**Task description:**
Copy exactly the block of lines between the one containing "front_wheels()" and the one containing "obj.data.transform(world)", inclusive.
<<<<
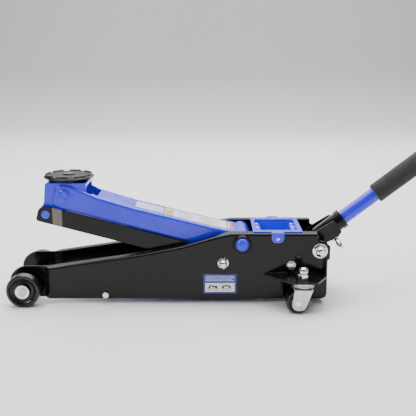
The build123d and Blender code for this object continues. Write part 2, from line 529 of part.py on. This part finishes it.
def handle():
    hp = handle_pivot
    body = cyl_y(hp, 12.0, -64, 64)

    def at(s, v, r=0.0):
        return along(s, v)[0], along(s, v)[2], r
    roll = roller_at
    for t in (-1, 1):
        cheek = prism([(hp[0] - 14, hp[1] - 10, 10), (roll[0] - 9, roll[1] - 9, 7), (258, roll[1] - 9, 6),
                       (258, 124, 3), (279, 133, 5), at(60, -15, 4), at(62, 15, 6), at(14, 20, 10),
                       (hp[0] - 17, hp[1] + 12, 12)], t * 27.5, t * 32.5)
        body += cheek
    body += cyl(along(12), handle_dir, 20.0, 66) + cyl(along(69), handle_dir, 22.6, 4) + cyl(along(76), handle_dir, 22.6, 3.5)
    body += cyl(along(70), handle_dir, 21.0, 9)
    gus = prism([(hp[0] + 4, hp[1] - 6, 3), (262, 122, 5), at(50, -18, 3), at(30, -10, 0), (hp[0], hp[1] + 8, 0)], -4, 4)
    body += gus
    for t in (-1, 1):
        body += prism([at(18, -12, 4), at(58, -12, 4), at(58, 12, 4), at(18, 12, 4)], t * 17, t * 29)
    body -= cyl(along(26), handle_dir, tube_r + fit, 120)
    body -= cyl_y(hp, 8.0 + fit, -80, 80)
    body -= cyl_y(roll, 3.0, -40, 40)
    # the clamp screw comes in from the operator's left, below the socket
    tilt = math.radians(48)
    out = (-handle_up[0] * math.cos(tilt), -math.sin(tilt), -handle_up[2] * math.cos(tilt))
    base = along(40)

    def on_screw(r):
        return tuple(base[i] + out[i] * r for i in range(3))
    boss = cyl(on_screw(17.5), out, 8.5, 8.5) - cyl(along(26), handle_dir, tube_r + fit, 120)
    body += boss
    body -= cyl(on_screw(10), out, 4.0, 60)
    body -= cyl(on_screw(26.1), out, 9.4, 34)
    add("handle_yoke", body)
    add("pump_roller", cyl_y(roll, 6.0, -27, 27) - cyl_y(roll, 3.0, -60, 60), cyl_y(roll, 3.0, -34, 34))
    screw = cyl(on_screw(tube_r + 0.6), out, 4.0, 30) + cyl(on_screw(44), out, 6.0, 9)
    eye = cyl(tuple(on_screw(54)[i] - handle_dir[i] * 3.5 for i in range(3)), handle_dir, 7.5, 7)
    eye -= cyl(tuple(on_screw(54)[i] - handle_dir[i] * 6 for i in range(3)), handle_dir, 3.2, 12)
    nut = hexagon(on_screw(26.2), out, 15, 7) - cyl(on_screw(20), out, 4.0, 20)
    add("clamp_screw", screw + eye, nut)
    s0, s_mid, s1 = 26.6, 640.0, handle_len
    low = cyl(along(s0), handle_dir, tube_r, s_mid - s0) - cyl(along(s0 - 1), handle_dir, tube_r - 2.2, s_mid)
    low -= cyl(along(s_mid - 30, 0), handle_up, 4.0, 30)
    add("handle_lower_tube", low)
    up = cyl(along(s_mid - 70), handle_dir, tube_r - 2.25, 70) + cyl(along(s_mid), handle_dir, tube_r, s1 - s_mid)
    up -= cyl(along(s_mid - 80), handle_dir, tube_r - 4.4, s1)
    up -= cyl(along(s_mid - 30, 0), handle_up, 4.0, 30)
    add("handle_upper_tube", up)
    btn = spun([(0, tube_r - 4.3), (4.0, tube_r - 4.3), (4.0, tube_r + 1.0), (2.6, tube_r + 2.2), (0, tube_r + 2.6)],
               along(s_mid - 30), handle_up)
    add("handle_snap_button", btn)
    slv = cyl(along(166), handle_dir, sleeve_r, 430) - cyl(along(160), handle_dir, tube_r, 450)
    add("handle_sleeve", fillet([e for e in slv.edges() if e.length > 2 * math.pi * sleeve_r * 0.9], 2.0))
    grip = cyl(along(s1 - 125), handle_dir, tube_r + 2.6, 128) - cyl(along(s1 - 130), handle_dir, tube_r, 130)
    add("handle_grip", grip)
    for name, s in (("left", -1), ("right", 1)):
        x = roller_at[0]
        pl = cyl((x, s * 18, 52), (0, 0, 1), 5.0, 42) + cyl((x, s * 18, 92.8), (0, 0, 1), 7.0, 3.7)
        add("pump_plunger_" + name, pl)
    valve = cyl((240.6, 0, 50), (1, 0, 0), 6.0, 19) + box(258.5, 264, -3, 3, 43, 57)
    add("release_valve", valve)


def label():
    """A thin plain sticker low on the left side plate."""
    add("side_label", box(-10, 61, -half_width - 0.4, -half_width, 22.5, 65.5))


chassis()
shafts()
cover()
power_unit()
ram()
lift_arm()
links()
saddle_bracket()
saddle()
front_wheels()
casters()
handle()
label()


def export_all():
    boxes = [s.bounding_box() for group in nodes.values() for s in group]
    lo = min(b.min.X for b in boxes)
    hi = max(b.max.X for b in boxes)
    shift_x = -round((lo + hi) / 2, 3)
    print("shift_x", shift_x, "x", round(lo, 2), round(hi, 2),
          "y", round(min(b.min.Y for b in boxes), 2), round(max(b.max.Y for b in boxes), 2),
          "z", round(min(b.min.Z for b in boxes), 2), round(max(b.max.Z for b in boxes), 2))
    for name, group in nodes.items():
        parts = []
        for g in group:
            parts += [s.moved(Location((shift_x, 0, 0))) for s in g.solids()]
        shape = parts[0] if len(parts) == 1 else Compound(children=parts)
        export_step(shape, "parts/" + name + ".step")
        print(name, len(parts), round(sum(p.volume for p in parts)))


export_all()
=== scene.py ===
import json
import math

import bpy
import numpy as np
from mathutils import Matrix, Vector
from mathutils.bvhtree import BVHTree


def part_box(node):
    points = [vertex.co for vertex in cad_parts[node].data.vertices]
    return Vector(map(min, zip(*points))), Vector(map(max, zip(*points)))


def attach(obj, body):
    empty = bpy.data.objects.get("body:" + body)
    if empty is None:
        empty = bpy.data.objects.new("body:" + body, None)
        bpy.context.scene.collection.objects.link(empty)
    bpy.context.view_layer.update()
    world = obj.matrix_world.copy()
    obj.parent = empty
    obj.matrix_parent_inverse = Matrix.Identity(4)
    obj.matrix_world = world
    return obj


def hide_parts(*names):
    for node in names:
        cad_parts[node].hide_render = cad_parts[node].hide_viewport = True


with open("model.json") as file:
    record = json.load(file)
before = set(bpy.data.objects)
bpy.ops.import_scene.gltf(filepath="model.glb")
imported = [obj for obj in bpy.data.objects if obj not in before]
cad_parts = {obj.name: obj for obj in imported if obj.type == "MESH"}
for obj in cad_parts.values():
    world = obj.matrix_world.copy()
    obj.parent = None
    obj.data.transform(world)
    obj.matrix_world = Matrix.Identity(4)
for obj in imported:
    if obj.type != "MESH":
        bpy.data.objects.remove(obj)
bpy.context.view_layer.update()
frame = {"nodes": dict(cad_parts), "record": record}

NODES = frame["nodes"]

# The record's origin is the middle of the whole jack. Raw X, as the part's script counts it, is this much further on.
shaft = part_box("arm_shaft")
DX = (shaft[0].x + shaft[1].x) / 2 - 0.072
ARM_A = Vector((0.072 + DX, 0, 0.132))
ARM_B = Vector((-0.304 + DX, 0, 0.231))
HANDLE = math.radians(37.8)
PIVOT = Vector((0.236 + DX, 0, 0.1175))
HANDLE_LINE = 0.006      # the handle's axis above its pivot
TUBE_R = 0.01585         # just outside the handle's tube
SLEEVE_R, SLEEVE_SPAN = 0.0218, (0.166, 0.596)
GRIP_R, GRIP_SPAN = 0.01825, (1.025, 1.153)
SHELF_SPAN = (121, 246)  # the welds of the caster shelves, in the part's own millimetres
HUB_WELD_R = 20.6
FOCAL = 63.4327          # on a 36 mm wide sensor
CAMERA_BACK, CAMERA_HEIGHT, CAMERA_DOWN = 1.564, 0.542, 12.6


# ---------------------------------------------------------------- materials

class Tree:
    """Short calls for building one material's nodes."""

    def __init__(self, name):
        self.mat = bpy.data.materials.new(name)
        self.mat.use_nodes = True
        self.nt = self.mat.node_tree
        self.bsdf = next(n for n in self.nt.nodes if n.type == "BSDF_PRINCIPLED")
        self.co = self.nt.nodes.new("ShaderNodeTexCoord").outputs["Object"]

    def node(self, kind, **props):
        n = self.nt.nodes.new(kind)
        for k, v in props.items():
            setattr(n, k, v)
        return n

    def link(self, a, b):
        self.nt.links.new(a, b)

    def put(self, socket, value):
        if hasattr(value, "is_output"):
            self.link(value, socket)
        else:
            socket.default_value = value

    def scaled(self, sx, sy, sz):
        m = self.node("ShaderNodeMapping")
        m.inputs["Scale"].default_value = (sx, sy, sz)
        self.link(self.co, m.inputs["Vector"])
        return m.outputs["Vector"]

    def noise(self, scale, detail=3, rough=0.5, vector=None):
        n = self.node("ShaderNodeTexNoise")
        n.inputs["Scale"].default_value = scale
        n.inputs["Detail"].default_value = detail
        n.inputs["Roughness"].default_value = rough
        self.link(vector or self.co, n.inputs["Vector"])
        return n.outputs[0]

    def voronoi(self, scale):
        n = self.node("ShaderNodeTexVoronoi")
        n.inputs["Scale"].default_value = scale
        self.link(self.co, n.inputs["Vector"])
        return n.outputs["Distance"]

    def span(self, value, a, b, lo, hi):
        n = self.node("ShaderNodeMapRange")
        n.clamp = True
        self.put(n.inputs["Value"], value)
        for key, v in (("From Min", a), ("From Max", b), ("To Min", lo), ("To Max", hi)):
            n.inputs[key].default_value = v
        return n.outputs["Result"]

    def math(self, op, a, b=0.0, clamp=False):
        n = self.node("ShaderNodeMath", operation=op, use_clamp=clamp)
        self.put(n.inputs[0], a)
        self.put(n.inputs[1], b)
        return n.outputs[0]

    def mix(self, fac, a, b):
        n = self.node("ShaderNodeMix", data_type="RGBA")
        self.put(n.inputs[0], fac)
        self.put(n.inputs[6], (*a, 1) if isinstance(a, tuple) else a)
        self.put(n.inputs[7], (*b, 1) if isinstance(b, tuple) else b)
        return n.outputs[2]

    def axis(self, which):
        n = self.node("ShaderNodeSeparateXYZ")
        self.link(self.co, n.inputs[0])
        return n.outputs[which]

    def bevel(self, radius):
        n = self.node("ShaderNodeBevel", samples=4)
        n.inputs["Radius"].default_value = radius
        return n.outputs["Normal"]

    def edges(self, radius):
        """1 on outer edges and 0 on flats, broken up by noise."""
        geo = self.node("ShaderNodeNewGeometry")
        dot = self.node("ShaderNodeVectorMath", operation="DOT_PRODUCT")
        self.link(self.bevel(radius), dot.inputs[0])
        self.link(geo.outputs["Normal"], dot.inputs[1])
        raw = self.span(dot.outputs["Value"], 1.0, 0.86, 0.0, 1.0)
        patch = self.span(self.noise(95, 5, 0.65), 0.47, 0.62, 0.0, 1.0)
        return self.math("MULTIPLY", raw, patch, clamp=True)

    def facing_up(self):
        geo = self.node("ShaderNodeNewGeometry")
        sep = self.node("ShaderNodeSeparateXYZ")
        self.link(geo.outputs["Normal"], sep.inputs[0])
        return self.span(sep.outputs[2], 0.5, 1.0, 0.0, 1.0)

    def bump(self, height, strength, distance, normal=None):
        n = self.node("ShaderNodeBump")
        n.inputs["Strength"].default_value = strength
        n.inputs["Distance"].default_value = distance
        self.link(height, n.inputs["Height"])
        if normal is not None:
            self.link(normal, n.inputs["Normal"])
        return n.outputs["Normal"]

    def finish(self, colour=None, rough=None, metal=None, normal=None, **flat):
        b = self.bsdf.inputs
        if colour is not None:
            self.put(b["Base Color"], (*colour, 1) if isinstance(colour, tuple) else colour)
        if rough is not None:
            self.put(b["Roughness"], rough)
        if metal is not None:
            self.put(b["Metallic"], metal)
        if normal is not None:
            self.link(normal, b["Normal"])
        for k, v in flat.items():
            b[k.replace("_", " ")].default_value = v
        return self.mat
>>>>
**The response:**
front_wheels()
casters()
handle()
label()


def export_all():
    boxes = [s.bounding_box() for group in nodes.values() for s in group]
    lo = min(b.min.X for b in boxes)
    hi = max(b.max.X for b in boxes)
    shift_x = -round((lo + hi) / 2, 3)
    print("shift_x", shift_x, "x", round(lo, 2), round(hi, 2),
          "y", round(min(b.min.Y for b in boxes), 2), round(max(b.max.Y for b in boxes), 2),
          "z", round(min(b.min.Z for b in boxes), 2), round(max(b.max.Z for b in boxes), 2))
    for name, group in nodes.items():
        parts = []
        for g in group:
            parts += [s.moved(Location((shift_x, 0, 0))) for s in g.solids()]
        shape = parts[0] if len(parts) == 1 else Compound(children=parts)
        export_step(shape, "parts/" + name + ".step")
        print(name, len(parts), round(sum(p.volume for p in parts)))


export_all()
=== scene.py ===
import json
import math

import bpy
import numpy as np
from mathutils import Matrix, Vector
from mathutils.bvhtree import BVHTree


def part_box(node):
    points = [vertex.co for vertex in cad_parts[node].data.vertices]
    return Vector(map(min, zip(*points))), Vector(map(max, zip(*points)))


def attach(obj, body):
    empty = bpy.data.objects.get("body:" + body)
    if empty is None:
        empty = bpy.data.objects.new("body:" + body, None)
        bpy.context.scene.collection.objects.link(empty)
    bpy.context.view_layer.update()
    world = obj.matrix_world.copy()
    obj.parent = empty
    obj.matrix_parent_inverse = Matrix.Identity(4)
    obj.matrix_world = world
    return obj


def hide_parts(*names):
    for node in names:
        cad_parts[node].hide_render = cad_parts[node].hide_viewport = True


with open("model.json") as file:
    record = json.load(file)
before = set(bpy.data.objects)
bpy.ops.import_scene.gltf(filepath="model.glb")
imported = [obj for obj in bpy.data.objects if obj not in before]
cad_parts = {obj.name: obj for obj in imported if obj.type == "MESH"}
for obj in cad_parts.values():
    world = obj.matrix_world.copy()
    obj.parent = None
    obj.data.transform(world)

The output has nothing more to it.